Most of this logic happens in main, before any machinery starts, so it will liberally .unwrap().

Adding Logs#

We will use the tracing library for logging because it allows us reusing the same system for tracing later.

cargo add tracing
cargo add tracing-subscriber --features=json,env-filter

We will configure this in main by creating a json log layer with an EnvFilter picking up on the common RUST_LOG environment variable:

let logger = tracing_subscriber::fmt::layer().json();
let env_filter = EnvFilter::try_from_default_env()
    .or_else(|_| EnvFilter::try_new("info"))
    .unwrap();

This can be set as the global collector using:

let collector = Registry::default().with(logger).with(env_filter);
tracing::subscriber::set_global_default(collector).unwrap();

We will change how the collector is built if using tracing, but for now, this is sufficient for adding logging.

Adding Traces#

Following on from logging section, we add extra dependencies to let us push traces to an opentelemetry collector (sending over gRPC with tonic):

cargo add opentelemetry --features=trace,rt-tokio
cargo add opentelemetry-otlp --features=tokio
cargo add tonic

Telemetry Dependencies

This simple use of cargo add above assumes the above dependencies always work well at all given versions, but this is not always true. You might see multiple versions of tonic in cargo tree (which won't work), and due to different release cycles and pins, you might not be able to upgrade opentelemetry dependencies immediately. For working combinations see for instance the pins in controller-rs.

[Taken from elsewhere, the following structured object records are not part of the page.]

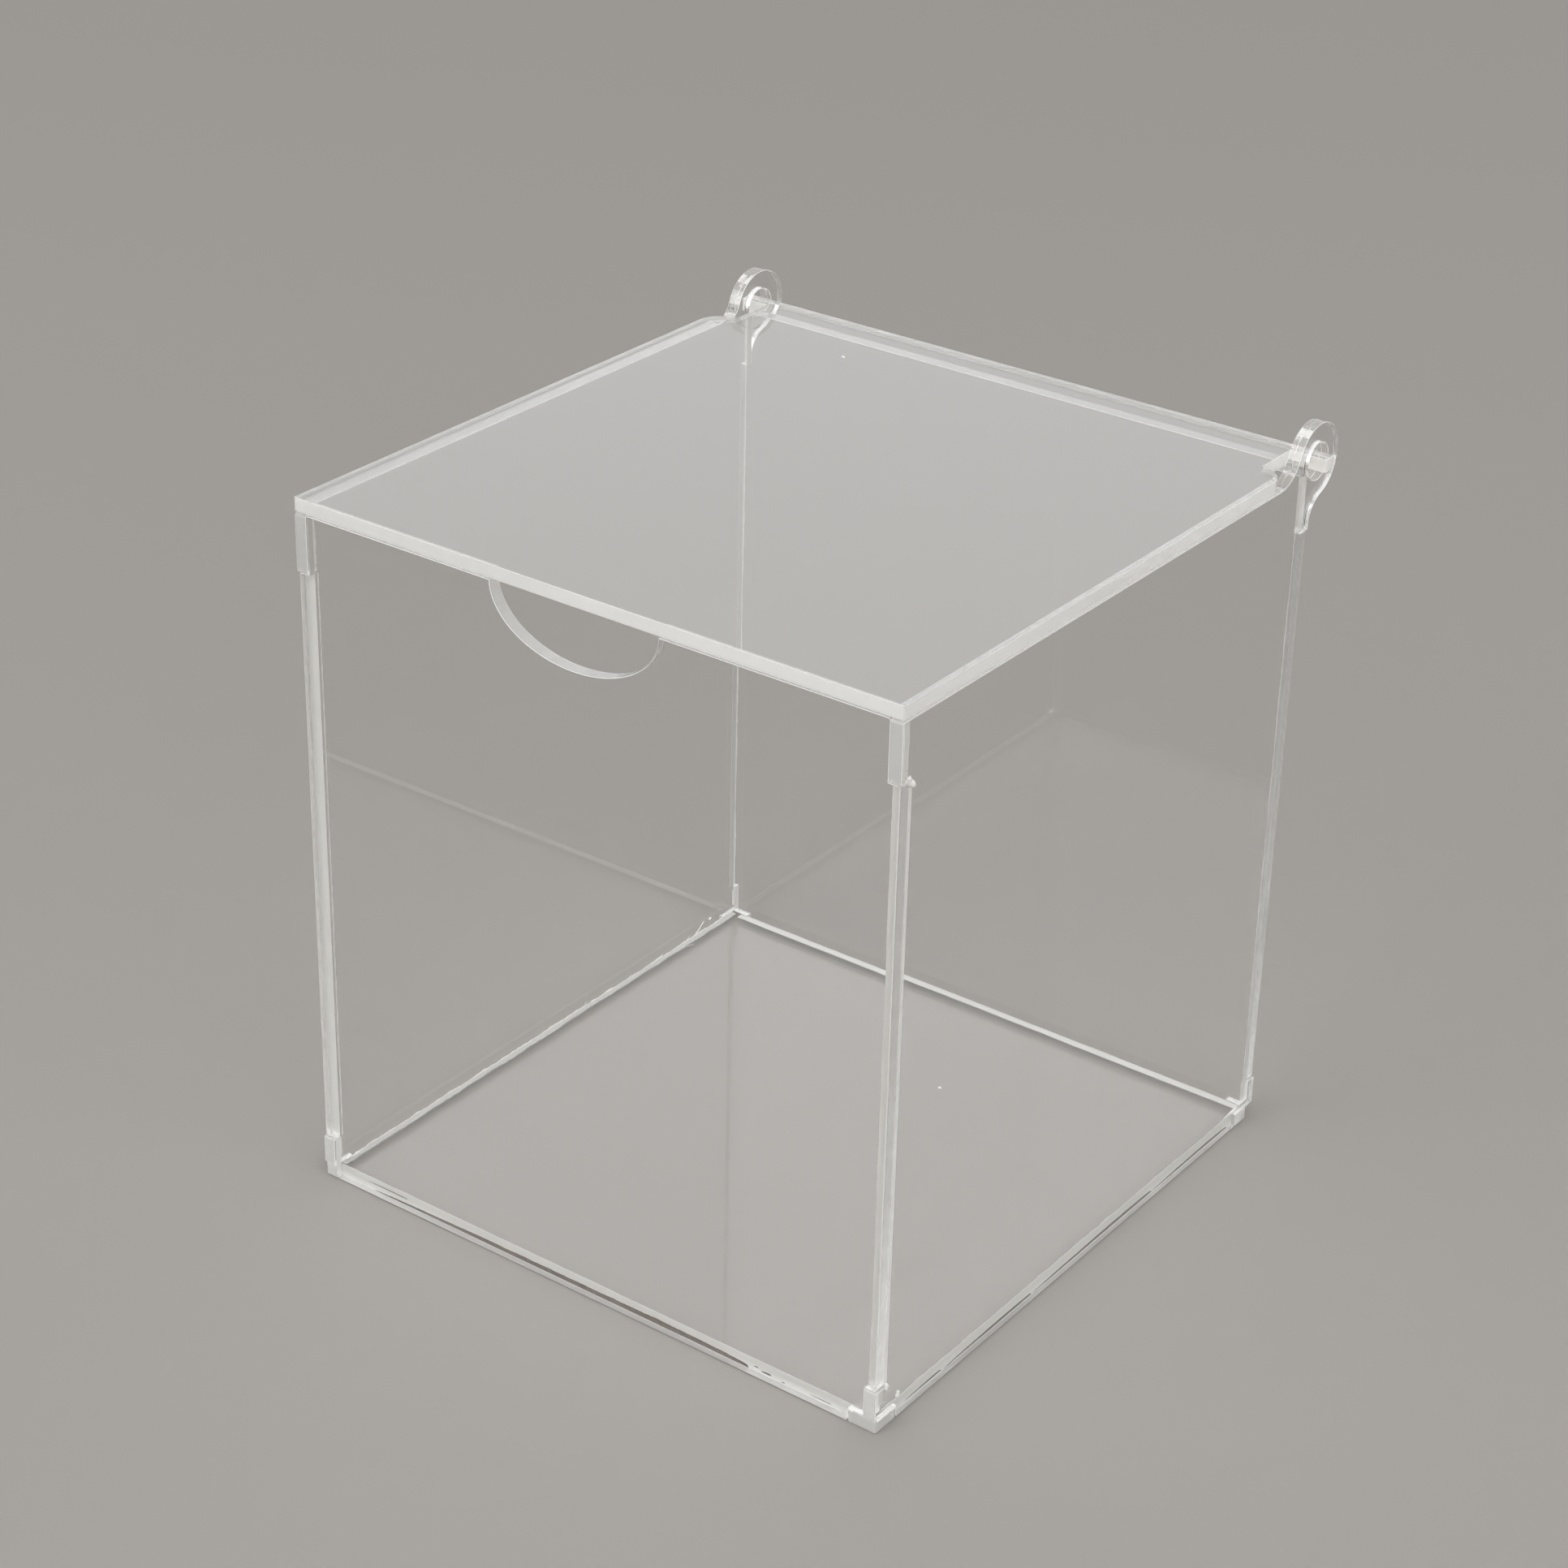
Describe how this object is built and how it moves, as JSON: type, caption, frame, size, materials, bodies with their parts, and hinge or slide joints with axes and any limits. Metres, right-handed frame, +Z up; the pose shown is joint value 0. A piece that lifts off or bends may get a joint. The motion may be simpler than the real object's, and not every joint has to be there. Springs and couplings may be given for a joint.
{
  "type": "clear acrylic box with hinged lid",
  "caption": "Clear acrylic cube-like box of finger-jointed sheet, with a rounded finger notch in the front and a flat lid hinged on round ears at the back.",
  "frame": {"origin": "centre of the footprint of the panels, on the surface that the box stands on", "axes": "+Z up, +X to the right as seen from the front, the front wall with the notch faces -Y"},
  "size_m": [0.1554, 0.161, 0.1706],
  "materials": {
    "clear_acrylic": "gloss"
  },
  "bodies": {
    "box": {"base_panel": "clear_acrylic", "front_panel": "clear_acrylic", "back_panel": "clear_acrylic", "left_side_panel": "clear_acrylic", "right_side_panel": "clear_acrylic"},
    "lid": {"lid": "clear_acrylic"}
  },
  "joints": [
    {"name": "lid_hinge", "type": "hinge", "parent": "box", "child": "lid", "pos_m": [0, 0.0771, 0.1621], "axis": [-1, 0, 0], "range_deg": [0, 270]}
  ]
}
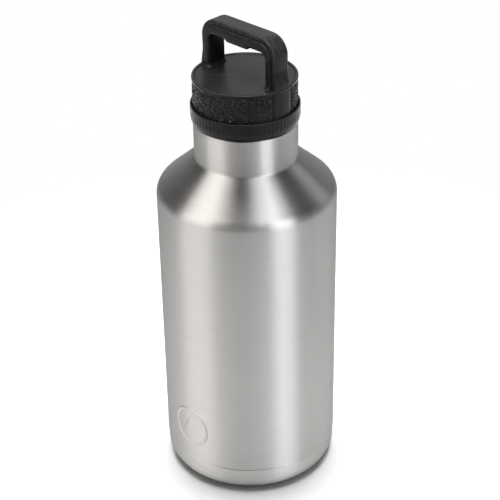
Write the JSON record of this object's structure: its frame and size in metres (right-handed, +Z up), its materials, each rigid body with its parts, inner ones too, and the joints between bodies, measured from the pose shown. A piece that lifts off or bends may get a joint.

Setting up the layer and configuring the collector follows fundamentally the same process:

let telemetry = tracing_opentelemetry::layer().with_tracer(init_tracer().await);

Note 3 layers now:

let collector = Registry::default().with(telemetry).with(logger).with(env_filter);
tracing::subscriber::set_global_default(collector).unwrap();

However, tracing requires us to have a configurable location of where to send spans, so creating the actual tracer requires a bit more work:

async fn init_tracer() -> opentelemetry::sdk::trace::Tracer {
    let otlp_endpoint = std::env::var("OPENTELEMETRY_ENDPOINT_URL")
        .expect("Need a otel tracing collector configured");

    let channel = tonic::transport::Channel::from_shared(otlp_endpoint)
        .unwrap()
        .connect()
        .await
        .unwrap();

    opentelemetry_otlp::new_pipeline()
        .tracing()
        .with_exporter(opentelemetry_otlp::new_exporter().tonic().with_channel(channel))
        .with_trace_config(opentelemetry::sdk::trace::config().with_resource(
            opentelemetry::sdk::Resource::new(vec![opentelemetry::KeyValue::new(
                "service.name",
                "ctlr", // TODO: change to controller name
            )]),
        ))
        .install_batch(opentelemetry::runtime::Tokio)
        .unwrap()
}

Note the gRPC address (e.g. OPENTELEMETRY_ENDPOINT_URL=https://0.0.0.0:55680) must be explicitly wrapped in a tonic::Channel, and this forces an explicit dependency on tonic.

Instrumenting#

At this point, you can start adding #[instrument] attributes onto functions you want, in particular reconcile:

#[instrument(skip(ctx))]
async fn reconcile(foo: Arc<Foo>, ctx: Arc<Data>) -> Result<Action, Error>

Note that the reconcile span should be the root span in the context of a controller. A reconciliation starting is the root of the chain: nothing called into the controller to reconcile an object, this happens regularly automatically.

Higher levels spans

Do not #[instrument] any function that creates a Controller as this would create an unintentionally wide (application lifecycle wide) span being a parent to all reconcile spans. Such a span will be problematic to manage.

Linking Logs and Traces#

To link logs and traces we take advantage that tracing data is being outputted to both logs and our tracing collector, and attach the trace_id onto our root span:

#[instrument(skip(ctx), fields(trace_id))]
async fn reconcile(foo: Arc<Foo>, ctx: Arc<Data>) -> Result<Action, Error> {
    let trace_id = get_trace_id();
    Span::current().record("trace_id", &field::display(&trace_id));
    todo!("reconcile implementation")
}

This part is useful for Loki or other logging systems as a way to cross-link from logs to traces.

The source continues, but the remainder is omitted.